Avoiding estate planning traps

By Art Melo | November 2, 2005 | Last updated on November 2, 2005
3 min read

Advisors can steer clear of estate planning pitfalls by using the will drafting process to avoid a collision of competing objectives between beneficiaries of the testator (the individual whose estate will be divided after decease).

For the advisor, this means working with the client-testator to anticipate and prevent potential problems that could occur after death, according to financial commentator, author and lecturer Tim Cestnick, who spoke on Tuesday at the IFB’s fall summit in Toronto.

In what Cestnick calls “one of the biggest pitfalls,” problems can result from bequeathing a specific asset to more than one heir. Where the asset is a family business, for instance, an heir working there on a daily basis may want a good salary, company car and status while an heir not involved would be more focused on dividends and appreciation in share value.

Moreover, the heir working in the business may see dividends as a drain on resources and a threat to his or her own estate. This conflict can be sidestepped by leaving the business to the actively-involved heir and cash or other assets to the other heir or heirs, he suggested.

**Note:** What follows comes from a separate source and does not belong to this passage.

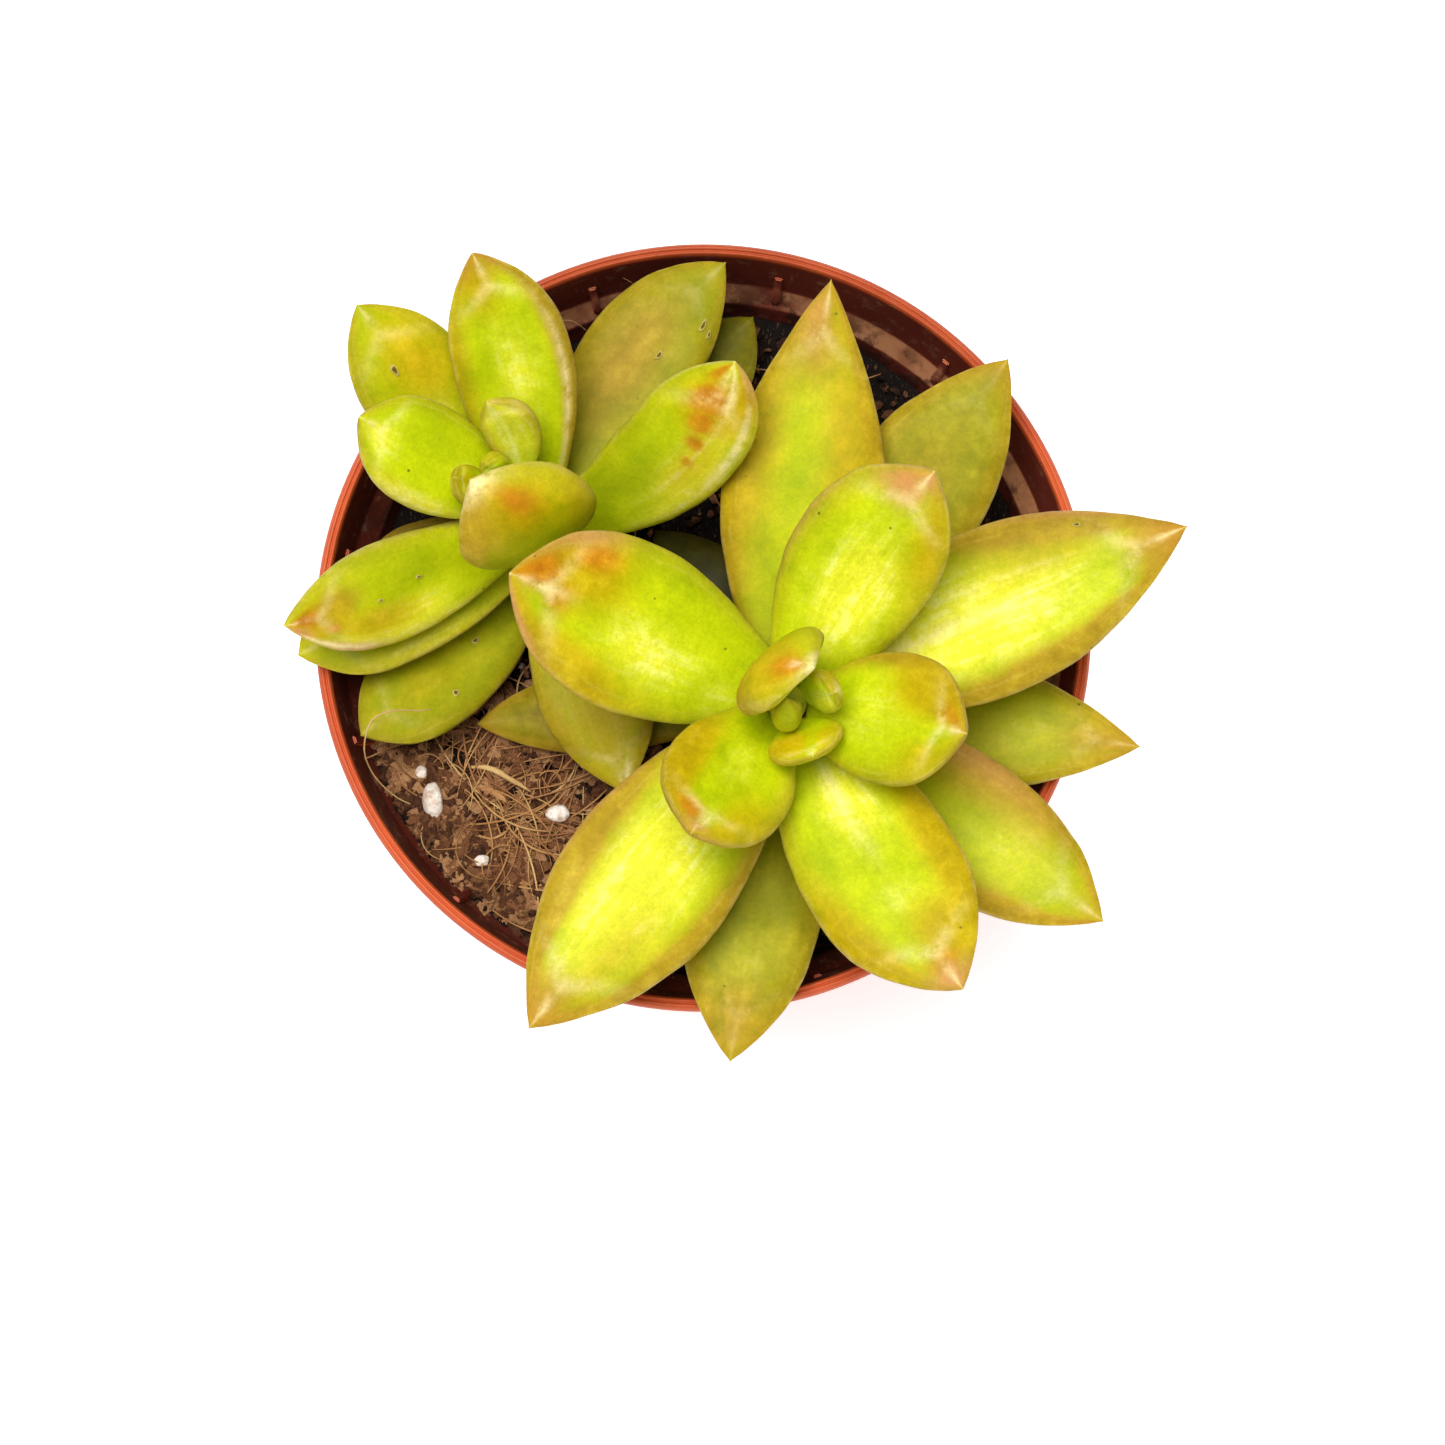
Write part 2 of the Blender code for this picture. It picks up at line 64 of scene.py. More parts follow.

Leaving real estate to more than one beneficiary leads to problems when one feels willing and able to contribute to upkeep while another feels unable to contribute, or where one wants to sell the property and take cash while another wants to retain the property. The solution again is to bequeath the property to one heir and cash or other assets to the other heirs.

A second marriage in which either or both spouses have children from previous marriages can also create an estate planning trap, Cestnick pointed out. A popular solution involves setting up a spousal trust providing for assets to pass first to the second spouse and to the testator’s children by the first marriage after the second spouse’s decease.

That leads to competing objectives, Cestnick said. The surviving spouse will likely want income from the trust and feel entitled to encroach on the capital. Meanwhile the testator’s children will want growth in the assets with no encroachment in capital and view the second spouse’s expenditures as threatening their future inheritance. The solution may be a life insurance policy or life annuity for the surviving spouse. This could trigger tax liabilities, he acknowledged, adding that “sometimes it makes more sense to do that and pay the tax than to cause family problems.”

Problem children and their demands can be another issue when the client passes away. In this scenario, the problem child exerts undue pressure for money on the surviving spouse who finds it difficult to say ‘No’ to demands for extra money, Cestnick said. Meanwhile, other offspring may see this as eroding their eventual inheritances. This trap can be avoided by arranging a trust administered by the surviving spouse and an independent trustee who has the power to veto extra payments to the problem child.

As with sex and drugs, failure to talk as a family about estate planning can lead to problems that crystallize after the client-testator’s death. Kids hesitate to approach parents about inheritances for fear of looking greedy and parents are uncomfortable discussing death with children. However, when parents give children an estimate of their inheritances and the opportunity to request specific assets, they can do some advance financial planning of their own.